Depois de ter lido os outros romances de Cunningham (“Uma Casa no fim do mundo”, 1990; “Sangue do meu sangue”, 1995; e “As Horas”, 1998), confesso que esperava mais deste “Dias Exemplares” (“Specimens Days”, 2005).
O livro está dividido em três partes: “Dentro da máquina”, passado nos finais do século XIX ou princípio do século XX, em plena Era Industrial; “A Cruzada das crianças”, que decorre na actualidade; e “Uma Espécie de beleza”, que se passa num futuro distante, após um qualquer holocausto.
Em comum, estas três histórias têm alguns pontos: todas têm Nova Iorque como cenário, os protagonistas são sempre um homem, uma mulher e um rapaz (embora não o mesmo homem, a mesma mulher e o mesmo rapaz), e os versos de Walt Whitman surgem nos três segmentos, com valor profético.
Qualquer destas três histórias poderia ter dado um bom romance independente. O autor também poderia ter optado por escrever três excelentes “short stories”. No entanto, optou por deixar cada um dos segmentos como que inacabado. Aliás, sobretudo no final da segunda e da terceira partes, fica-se com vontade de continuar a ler, fica-se com vontade de que a história continue.
“Dentro da máquina” foi o segmento que me despertou menos interesse. “A Cruzada das crianças” é uma história muito perturbadora e algo mística. Finalmente, “Uma Espécie de beleza” é um excelente conto de ficção científica, que me fez lembrar algumas coisas que li há muitos anos, na velhinha colecção Argonauta (Ray Bradbury, Philip K. Dick, por exemplo – se calhar, a comparação é blasfema…).

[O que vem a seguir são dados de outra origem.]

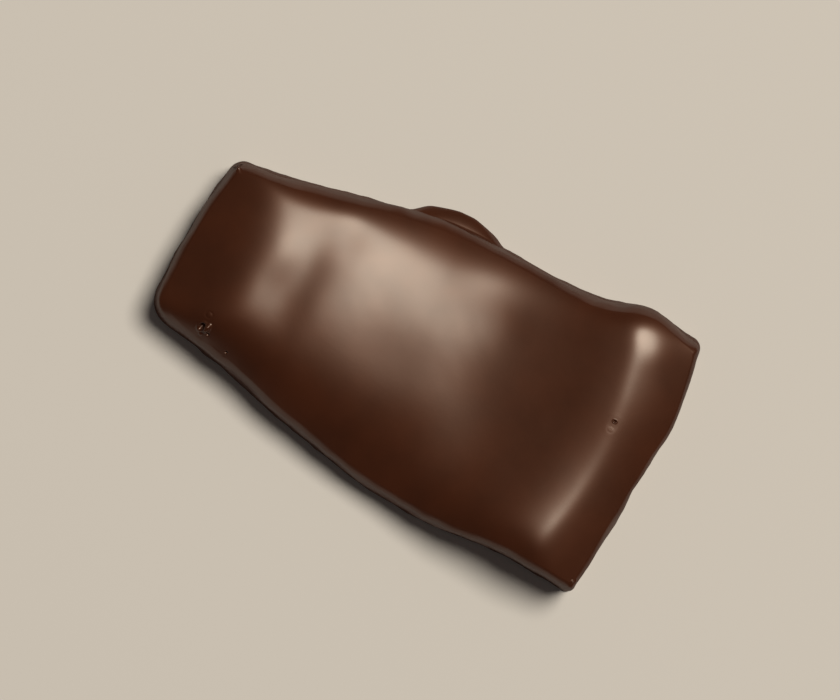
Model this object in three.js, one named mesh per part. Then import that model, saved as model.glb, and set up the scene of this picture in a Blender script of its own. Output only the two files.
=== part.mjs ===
// An orangette: one tapered strip of candied orange peel, coated all over in dark chocolate.
//
// Units are millimetres. +X runs along the piece, from its narrow end to its wide end. +Y runs
// across it, towards the side where a drop of coating has pooled. +Z is up. The underside is flat,
// as it set on a tray, and lies at z = 0.
//
// The coat has no opening and nothing of the peel shows, so the piece is one solid. Seen from
// above it is a wedge with four sides. Each side is a steep wall over the foot with a bevel above
// it, and the top is a low dome with a furrow near the narrow end and a lip at the wide end. The
// surface is the softly rounded lower envelope of the top, the four bevels and the four walls.

import * as THREE from "three";
import { LoftGeometry } from "three/addons/geometries/LoftGeometry.js";
import { ParametricGeometry } from "three/addons/geometries/ParametricGeometry.js";
import { mergeGeometries, mergeVertices } from "three/addons/utils/BufferGeometryUtils.js";

// ---- Driving dimensions ----

// The foot's outline: the crossing points of its four sides, and how far each corner is rounded.
const SOUTH_WEST = { x: -24.6, y: -8.7, round: 3.4 };
const SOUTH_EAST = { x: 23.9, y: -13.1, round: 0.9 };
const NORTH_EAST = { x: 23.6, y: 13.8, round: 1.0 };
const NORTH_WEST = { x: -23.6, y: 8.2, round: 1.4 };

// The coat spreads a little where it meets the tray: a thin foot that flares out of the walls.
const FOOT = { spread: 0.22, top: 1.0, rimHeight: 0.2, undercut: 0.12, fullness: 1.3 };

// The pooled drop that runs out from under the north side, as thick as the foot.
const LOBE = { at: -2.1, halfLength: 4.7, out: 1.3 };

// Each side runs counter-clockwise from its first corner. `swells` push its line outwards by `out`
// around `at`. Its bevel starts `rise` above the foot, and higher by `twist` for each millimetre
// along the side, and climbs inwards by `slope`. Over the outer `edge` it falls to the foot as a
// steep wall. `crest`, from the side's `middle` to its `ends`, rounds the top into the bevel.
const SOUTH = {
  from: SOUTH_WEST,
  to: SOUTH_EAST,
  along: "x",
  across: "y",
  outward: -1,
  swells: [
    { at: 1.5, out: 2.3, reach: 12.0 },
    { at: 10.0, out: 0.35, reach: 4.0 },
    { at: -10.0, out: 0.4, reach: 4.0 },
  ],
  edge: 0.8,
  rise: 6.15,
  twist: 0.108,
  slope: 1.36,
  crest: { middle: 3.42, ends: 0.2 },
};
const EAST = {
  from: SOUTH_EAST,
  to: NORTH_EAST,
  along: "y",
  across: "x",
  outward: 1,
  swells: [
    { at: -3.0, out: 0.75, reach: 8.0 },
    { at: 6.3, out: 1.25, reach: 5.5 },
  ],
  edge: 0.5,
  rise: 6.82,
  twist: -0.035,
  slope: 0.728,
  crest: { middle: 0.99, ends: 0.2 },
};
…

Cunningham tem uma escrita muito particular, poética e macia. Parece-me que escreve com ternura. Um exemplo: “Era pequena e bonita, infantil, embora tivesse pelo menos a idade de Catherine. Usava um roupão cor de tangerina. Tinha o aspecto de qualquer coisa que podia ser ganha numa rifa de feira.” Outro exemplo: “A cabeça redonda era demasiado grande para o seu corpo franzino. Assentava sobre os ombros da jaqueta como uma abóbora. Como um desenho da Lua num livro infantil.”
No entanto, repito, esperava mais deste novo livro de Cunningham.